Begin with the first line of the listing and quote every line through the one containing "return panel_sheet(panel_skin_front, panel_skin_front"; give only those lines.

★ ★ ★ ★ ★

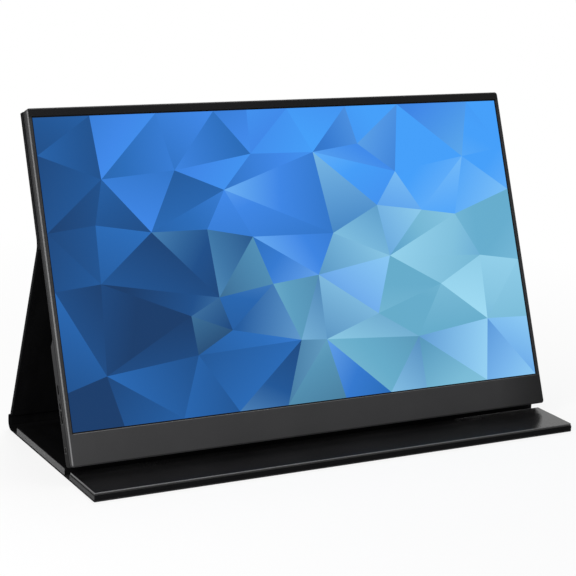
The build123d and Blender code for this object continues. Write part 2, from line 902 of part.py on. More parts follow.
def panel_magnets(clearance):
    """Magnets of the cover's upper panel, or their pockets when a clearance is given."""
    front = edge_thickness + panel_pad_thickness
    half_length = panel_magnet_size[0] / 2 + clearance
    half_height = panel_magnet_size[2] / 2 + clearance
    middle = (back_fold_height + monitor_high) / 2
    depth = (front, front + panel_magnet_size[1] + clearance)
    z = (middle - half_height, middle + half_height)
    middles = [share * cover_width / 2 for share in panel_magnet_places]
    return [block((x - half_length, x + half_length), depth, z) for x in middles]


def back_panel_board():
    """Stiff board of the upper panel, with pockets for its magnets."""
    board = panel_sheet(edge_thickness + panel_pad_thickness, panel_skin_front, fold_gap)
    return board - panel_magnets(magnet_clearance)


def back_panel_skin():
    """Outer leather of the upper panel, down to the fold."""
    low_gap = skin_thickness / 2 + fold_clearance
    return panel_sheet(panel_skin_front, panel_skin_front + skin_thickness, low_gap)


def build():
    """All pieces of the part by name, in their places."""
    pad_back = edge_thickness + panel_pad_thickness
    upright = {
        "front_frame": front_frame(),
        "rear_shell": rear_shell(),
        "screen_film": screen_film(),
        "lcd_cell": lcd_cell(),
        "optical_films": light_stack(optics_front, guide_front),
        "light_guide": light_stack(guide_front, reflector_front),
        "reflector_sheet": light_stack(reflector_front, tray_front),
        "led_bar": led_bar(),
        "panel_tray": panel_tray(),
        "driver_board": driver_board(),
        "panel_flexes": panel_flexes(),
        "main_board": main_board(),
        "side_port_board": side_port_board(),
        "usb_c_port_left": socket(-1, usb_height, usb_outer, usb_opening, usb_tongue),
        "usb_c_port_right": socket(1, usb_height, usb_outer, usb_opening, usb_tongue),
        "mini_hdmi_port": socket(1, hdmi_height, hdmi_outer, hdmi_opening, hdmi_tongue),
        "headphone_jack": headphone_jack(),
        "button_board": button_board(),
        "control_switches": control_switches(),
        "status_light": status_light(),
        "power_button": power_button(),
        "menu_rocker": menu_rocker(),
        "rocker_pin": rocker_pin(),
        "video_processor": video_processor(),
        "heat_spreader": heat_spreader(),
        "display_cable": display_cable(),
        "link_cable": link_cable(),
        "speaker_left": speaker(-1),
        "speaker_right": speaker(1),
        "speaker_leads": speaker_leads(),
        "lower_steel_strip": lower_steel_strip(),
        "cover_plate": cover_plate(),
        "case_screws": case_screws(),
        "board_screws": board_screws(),
        "hump_feet": hump_feet(),
        "back_panel_pad": panel_sheet(edge_thickness, pad_back, fold_gap),
        "back_panel_board": back_panel_board(),
        "back_panel_magnets": panel_magnets(0),
        "back_panel_skin": back_panel_skin(),
    }
    leg = {"leg_skin": leg_skin(), "leg_board": leg_board(), "leg_lining": leg_lining()}
    base = {
        "rear_floor_skin": rear_floor_skin(),
        "rear_floor_board": rear_floor_board(),
        "rear_floor_lining": rear_floor_lining(),
        "floor_magnets": floor_magnets(),
        "flap_skin": flap_skin(),
        "flap_board": flap_board(),
        "flap_pad": flap_pad(),
        "flap_magnets": flap_magnets(),
        "spine_skin": spine_skin(),
        "spine_board": spine_board(),
    }
    placed = {name: place_all(shape, tilted) for name, shape in upright.items()}
    placed.update({name: place_all(shape, on_leg) for name, shape in leg.items()})
    placed.update({name: place_all(shape, lambda part: part) for name, shape in base.items()})
    return placed


def place_all(shape, move):
    """One shape, or a group of separate solids, moved to its place."""
    if isinstance(shape, list):
        return Compound(children=[move(piece) for piece in shape])
    return move(shape)


def main():
    os.makedirs("parts", exist_ok=True)
    for name, shape in build().items():
        export_step(shape, f"parts/{name}.step")
    print("screen_y", round(screen_y, 4), "screen_z", round(screen_z, 4))
    print("spine_y", round(spine_y, 4), "spine_low", spine_low, "leg_axis_z", leg_axis_z)
    print("leg_lean", round(leg_lean, 4), "flap_axis_y", round(flap_axis_y, 4), "front_y", round(front_y, 4))


main()
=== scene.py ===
import json
import random
from math import atan2, cos, pi, radians, sin

import bmesh
import bpy
from mathutils import Matrix, Vector
from mathutils.geometry import delaunay_2d_cdt


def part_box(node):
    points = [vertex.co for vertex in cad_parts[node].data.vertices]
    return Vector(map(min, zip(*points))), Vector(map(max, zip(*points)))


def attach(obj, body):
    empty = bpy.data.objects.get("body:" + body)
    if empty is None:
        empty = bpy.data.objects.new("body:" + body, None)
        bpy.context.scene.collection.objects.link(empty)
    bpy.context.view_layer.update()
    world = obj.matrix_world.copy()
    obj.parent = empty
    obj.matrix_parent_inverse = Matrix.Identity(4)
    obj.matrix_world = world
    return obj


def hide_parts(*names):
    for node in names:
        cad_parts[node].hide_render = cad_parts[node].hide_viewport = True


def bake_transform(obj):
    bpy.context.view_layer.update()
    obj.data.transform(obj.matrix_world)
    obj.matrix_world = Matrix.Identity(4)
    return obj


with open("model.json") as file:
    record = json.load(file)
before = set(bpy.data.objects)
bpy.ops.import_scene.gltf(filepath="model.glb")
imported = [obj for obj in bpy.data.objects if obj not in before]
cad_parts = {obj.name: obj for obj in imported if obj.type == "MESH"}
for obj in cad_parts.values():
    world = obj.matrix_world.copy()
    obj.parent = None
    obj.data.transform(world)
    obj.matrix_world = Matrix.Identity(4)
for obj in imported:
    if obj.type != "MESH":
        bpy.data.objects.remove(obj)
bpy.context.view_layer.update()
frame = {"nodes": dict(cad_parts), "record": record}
nodes = frame["nodes"]
joints = {joint["name"]: joint for joint in frame["record"]["behaviour"]["joints"]}

# Sizes of the monitor and its cover, as in the part
MM = 0.001
TILT = radians(22)
PICTURE = (344.2 * MM, 193.6 * MM)
MONITOR_SIDE = 175.5 * MM
MONITOR_HIGH = 199.5 * MM
CHAMFER = 0.8 * MM
FILM_FRONT = 0.9 * MM
FILM_BACK = 1.1 * MM
FILM_REACH = 1.4 * MM
COVER_SIDE = 175.2 * MM
COVER_TOP = MONITOR_HIGH - 0.4 * MM
LEATHER = 1.0 * MM
GROOVE = 8.0 * MM
FOLD_HEIGHT = 116.5 * MM
FOLD_DEPTH = 11.8 * MM
FOLD_GAP = 3.0 * MM
PAD_INSET = 0.5 * MM
FLAP_CORNERS = (1.0 * MM, 1.8 * MM)

# How meshes are rounded and shaded: a larger face than FLAT_AREA (in square metres) is shaded flat
BOARD_ROUNDING = 0.4 * MM
LEATHER_ROUNDING = 0.25 * MM
SPINE_ROUNDING = 0.2 * MM
SHARP_ANGLE = radians(30)
SMOOTH_ANGLE = radians(35)
FLAT_AREA = 0.0007

# Fold lines of the cover and the lower edge of the picture, each by its point in the middle
spine_low = Vector(joints["cover_open"]["pos_m"])
spine_high = Vector(joints["leg_fold"]["pos_m"])
back_fold = Vector(joints["back_fold"]["pos_m"])
flap_fold = Vector(joints["flap_fold"]["pos_m"])
fold_behind_picture = FOLD_HEIGHT * sin(TILT) + FOLD_DEPTH * cos(TILT)
fold_above_picture = FOLD_HEIGHT * cos(TILT) - FOLD_DEPTH * sin(TILT)
picture_low = back_fold - Vector((0, fold_behind_picture, fold_above_picture))
leg_run = back_fold - spine_high
LEG_LEAN = atan2(-leg_run.y, leg_run.z)
LEG_LENGTH = leg_run.length

# The same in side view, where a point or a direction is (y, z), and how far behind its axis the
# leather of the spine has its middle
leg_root = Vector((spine_high.y, spine_high.z))
leg_up = Vector((-sin(LEG_LEAN), cos(LEG_LEAN)))
panel_root = Vector((back_fold.y, back_fold.z))
panel_up = Vector((sin(TILT), cos(TILT)))
SPINE_BACK = 2.3 * MM

on_monitor = Matrix.Translation(picture_low) @ Matrix.Rotation(-TILT, 4, "X")
on_leg = Matrix.Translation(spine_high) @ Matrix.Rotation(LEG_LEAN, 4, "X")

FLAP_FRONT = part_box("flap_board")[0][1]
PAD_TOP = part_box("flap_pad")[1][2]

# The leather's grain lies at a slant. The scales count the cells or grains to a metre.
GRAIN_TURN = (0.0, 0.0, radians(38))
COVER_GRAIN = 1050.0
EDGE_GRAIN = 1300.0
FRONT_GRAIN = 2600.0
SHELL_GRAIN = 1500.0

# Picture of flat facets
PICTURE_SEED = 47
FACET_COLUMNS, FACET_ROWS = 9, 5
SCATTER_ACROSS, SCATTER_UP = 0.38, 0.40
PIXEL_PITCH = 0.54 * MM

# Camera fitted to the photo: its focal length in the photo's pixels, its turns, its height and its
# place from the lower edge of the picture
PHOTO_WIDTH = 576
FOCAL_PIXELS = 1788.06
SENSOR_WIDTH = 36.0
CAMERA_YAW, CAMERA_PITCH, CAMERA_ROLL = radians(29.640), radians(14.305), radians(2.724)
CAMERA_LEFT, CAMERA_FRONT, CAMERA_HEIGHT = 0.567276, 0.946493, 0.385258


# Shader helpers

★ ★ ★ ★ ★

_PROBLEM SOLUTION_
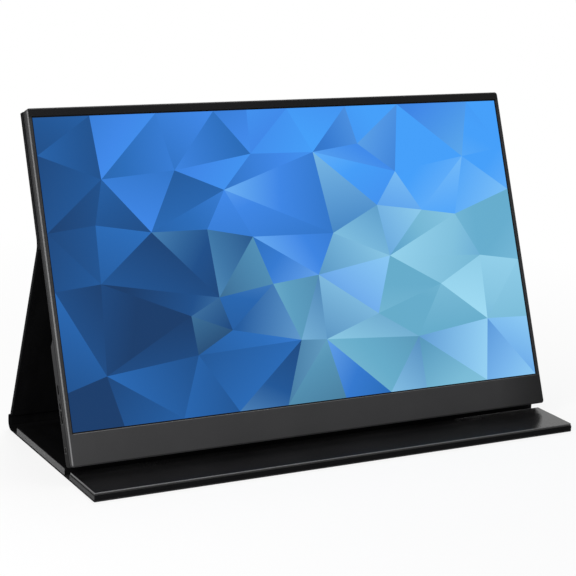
The build123d and Blender code for this object continues. Write part 2, from line 902 of part.py on. More parts follow.
def panel_magnets(clearance):
    """Magnets of the cover's upper panel, or their pockets when a clearance is given."""
    front = edge_thickness + panel_pad_thickness
    half_length = panel_magnet_size[0] / 2 + clearance
    half_height = panel_magnet_size[2] / 2 + clearance
    middle = (back_fold_height + monitor_high) / 2
    depth = (front, front + panel_magnet_size[1] + clearance)
    z = (middle - half_height, middle + half_height)
    middles = [share * cover_width / 2 for share in panel_magnet_places]
    return [block((x - half_length, x + half_length), depth, z) for x in middles]


def back_panel_board():
    """Stiff board of the upper panel, with pockets for its magnets."""
    board = panel_sheet(edge_thickness + panel_pad_thickness, panel_skin_front, fold_gap)
    return board - panel_magnets(magnet_clearance)


def back_panel_skin():
    """Outer leather of the upper panel, down to the fold."""
    low_gap = skin_thickness / 2 + fold_clearance
    return panel_sheet(panel_skin_front, panel_skin_front + skin_thickness, low_gap)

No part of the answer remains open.